• [Work to complete]
Please repeat all of the lines that follow, exactly as written.

• [Data to use]
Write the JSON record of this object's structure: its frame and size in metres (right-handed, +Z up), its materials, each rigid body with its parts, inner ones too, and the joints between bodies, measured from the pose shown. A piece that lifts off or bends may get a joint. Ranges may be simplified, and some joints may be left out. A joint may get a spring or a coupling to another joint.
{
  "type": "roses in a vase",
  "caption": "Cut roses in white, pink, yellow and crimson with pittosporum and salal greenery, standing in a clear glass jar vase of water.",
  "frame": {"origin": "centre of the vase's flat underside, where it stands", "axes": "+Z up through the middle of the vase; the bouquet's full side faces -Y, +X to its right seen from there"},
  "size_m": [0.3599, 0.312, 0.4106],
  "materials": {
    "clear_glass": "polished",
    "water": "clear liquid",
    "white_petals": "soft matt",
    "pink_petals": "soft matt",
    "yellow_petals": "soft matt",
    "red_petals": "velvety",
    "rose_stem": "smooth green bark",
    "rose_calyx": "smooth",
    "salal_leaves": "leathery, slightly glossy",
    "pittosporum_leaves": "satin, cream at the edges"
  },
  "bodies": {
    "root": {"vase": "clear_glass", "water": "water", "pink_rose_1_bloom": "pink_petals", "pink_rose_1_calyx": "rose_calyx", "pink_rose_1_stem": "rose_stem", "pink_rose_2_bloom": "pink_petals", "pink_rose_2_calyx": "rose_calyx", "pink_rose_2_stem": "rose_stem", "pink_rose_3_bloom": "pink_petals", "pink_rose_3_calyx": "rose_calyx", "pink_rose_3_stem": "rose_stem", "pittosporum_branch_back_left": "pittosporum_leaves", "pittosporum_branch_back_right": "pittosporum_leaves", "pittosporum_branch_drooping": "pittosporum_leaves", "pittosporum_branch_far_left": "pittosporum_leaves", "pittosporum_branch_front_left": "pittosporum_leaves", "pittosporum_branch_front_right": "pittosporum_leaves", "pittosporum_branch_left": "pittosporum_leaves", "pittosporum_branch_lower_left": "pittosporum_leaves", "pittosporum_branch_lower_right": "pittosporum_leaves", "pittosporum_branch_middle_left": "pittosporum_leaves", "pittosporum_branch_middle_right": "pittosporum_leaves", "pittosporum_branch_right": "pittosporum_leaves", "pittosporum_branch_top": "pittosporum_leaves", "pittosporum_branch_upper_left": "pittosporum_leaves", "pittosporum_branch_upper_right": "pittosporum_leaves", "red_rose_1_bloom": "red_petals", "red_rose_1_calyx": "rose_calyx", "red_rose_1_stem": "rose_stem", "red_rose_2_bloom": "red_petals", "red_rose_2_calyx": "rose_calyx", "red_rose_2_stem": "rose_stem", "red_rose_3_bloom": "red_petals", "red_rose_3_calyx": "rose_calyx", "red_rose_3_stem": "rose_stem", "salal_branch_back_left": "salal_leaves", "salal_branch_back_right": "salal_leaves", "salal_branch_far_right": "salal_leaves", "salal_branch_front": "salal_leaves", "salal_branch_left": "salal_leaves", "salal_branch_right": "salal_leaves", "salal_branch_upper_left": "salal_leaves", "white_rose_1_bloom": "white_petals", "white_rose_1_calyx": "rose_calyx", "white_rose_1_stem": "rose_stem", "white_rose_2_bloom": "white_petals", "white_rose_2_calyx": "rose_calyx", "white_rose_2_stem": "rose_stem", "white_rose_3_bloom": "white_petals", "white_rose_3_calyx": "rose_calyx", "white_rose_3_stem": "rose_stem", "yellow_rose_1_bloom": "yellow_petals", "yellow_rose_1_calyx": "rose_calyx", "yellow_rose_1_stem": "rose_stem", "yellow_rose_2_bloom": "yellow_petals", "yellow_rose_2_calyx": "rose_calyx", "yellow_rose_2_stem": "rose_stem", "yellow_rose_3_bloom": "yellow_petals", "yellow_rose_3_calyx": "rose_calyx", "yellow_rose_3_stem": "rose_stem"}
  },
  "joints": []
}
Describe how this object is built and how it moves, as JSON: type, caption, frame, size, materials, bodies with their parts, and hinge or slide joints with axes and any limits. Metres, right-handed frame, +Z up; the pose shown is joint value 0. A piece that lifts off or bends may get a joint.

• [Response to the task]
Write the JSON record of this object's structure: its frame and size in metres (right-handed, +Z up), its materials, each rigid body with its parts, inner ones too, and the joints between bodies, measured from the pose shown. A piece that lifts off or bends may get a joint. Ranges may be simplified, and some joints may be left out. A joint may get a spring or a coupling to another joint.
{
  "type": "roses in a vase",
  "caption": "Cut roses in white, pink, yellow and crimson with pittosporum and salal greenery, standing in a clear glass jar vase of water.",
  "frame": {"origin": "centre of the vase's flat underside, where it stands", "axes": "+Z up through the middle of the vase; the bouquet's full side faces -Y, +X to its right seen from there"},
  "size_m": [0.3599, 0.312, 0.4106],
  "materials": {
    "clear_glass": "polished",
    "water": "clear liquid",
    "white_petals": "soft matt",
    "pink_petals": "soft matt",
    "yellow_petals": "soft matt",
    "red_petals": "velvety",
    "rose_stem": "smooth green bark",
    "rose_calyx": "smooth",
    "salal_leaves": "leathery, slightly glossy",
    "pittosporum_leaves": "satin, cream at the edges"
  },
  "bodies": {
    "root": {"vase": "clear_glass", "water": "water", "pink_rose_1_bloom": "pink_petals", "pink_rose_1_calyx": "rose_calyx", "pink_rose_1_stem": "rose_stem", "pink_rose_2_bloom": "pink_petals", "pink_rose_2_calyx": "rose_calyx", "pink_rose_2_stem": "rose_stem", "pink_rose_3_bloom": "pink_petals", "pink_rose_3_calyx": "rose_calyx", "pink_rose_3_stem": "rose_stem", "pittosporum_branch_back_left": "pittosporum_leaves", "pittosporum_branch_back_right": "pittosporum_leaves", "pittosporum_branch_drooping": "pittosporum_leaves", "pittosporum_branch_far_left": "pittosporum_leaves", "pittosporum_branch_front_left": "pittosporum_leaves", "pittosporum_branch_front_right": "pittosporum_leaves", "pittosporum_branch_left": "pittosporum_leaves", "pittosporum_branch_lower_left": "pittosporum_leaves", "pittosporum_branch_lower_right": "pittosporum_leaves", "pittosporum_branch_middle_left": "pittosporum_leaves", "pittosporum_branch_middle_right": "pittosporum_leaves", "pittosporum_branch_right": "pittosporum_leaves", "pittosporum_branch_top": "pittosporum_leaves", "pittosporum_branch_upper_left": "pittosporum_leaves", "pittosporum_branch_upper_right": "pittosporum_leaves", "red_rose_1_bloom": "red_petals", "red_rose_1_calyx": "rose_calyx", "red_rose_1_stem": "rose_stem", "red_rose_2_bloom": "red_petals", "red_rose_2_calyx": "rose_calyx", "red_rose_2_stem": "rose_stem", "red_rose_3_bloom": "red_petals", "red_rose_3_calyx": "rose_calyx", "red_rose_3_stem": "rose_stem", "salal_branch_back_left": "salal_leaves", "salal_branch_back_right": "salal_leaves", "salal_branch_far_right": "salal_leaves", "salal_branch_front": "salal_leaves", "salal_branch_left": "salal_leaves", "salal_branch_right": "salal_leaves", "salal_branch_upper_left": "salal_leaves", "white_rose_1_bloom": "white_petals", "white_rose_1_calyx": "rose_calyx", "white_rose_1_stem": "rose_stem", "white_rose_2_bloom": "white_petals", "white_rose_2_calyx": "rose_calyx", "white_rose_2_stem": "rose_stem", "white_rose_3_bloom": "white_petals", "white_rose_3_calyx": "rose_calyx", "white_rose_3_stem": "rose_stem", "yellow_rose_1_bloom": "yellow_petals", "yellow_rose_1_calyx": "rose_calyx", "yellow_rose_1_stem": "rose_stem", "yellow_rose_2_bloom": "yellow_petals", "yellow_rose_2_calyx": "rose_calyx", "yellow_rose_2_stem": "rose_stem", "yellow_rose_3_bloom": "yellow_petals", "yellow_rose_3_calyx": "rose_calyx", "yellow_rose_3_stem": "rose_stem"}
  },
  "joints": []
}
Describe how this object is built and how it moves, as JSON: type, caption, frame, size, materials, bodies with their parts, and hinge or slide joints with axes and any limits. Metres, right-handed frame, +Z up; the pose shown is joint value 0. A piece that lifts off or bends may get a joint.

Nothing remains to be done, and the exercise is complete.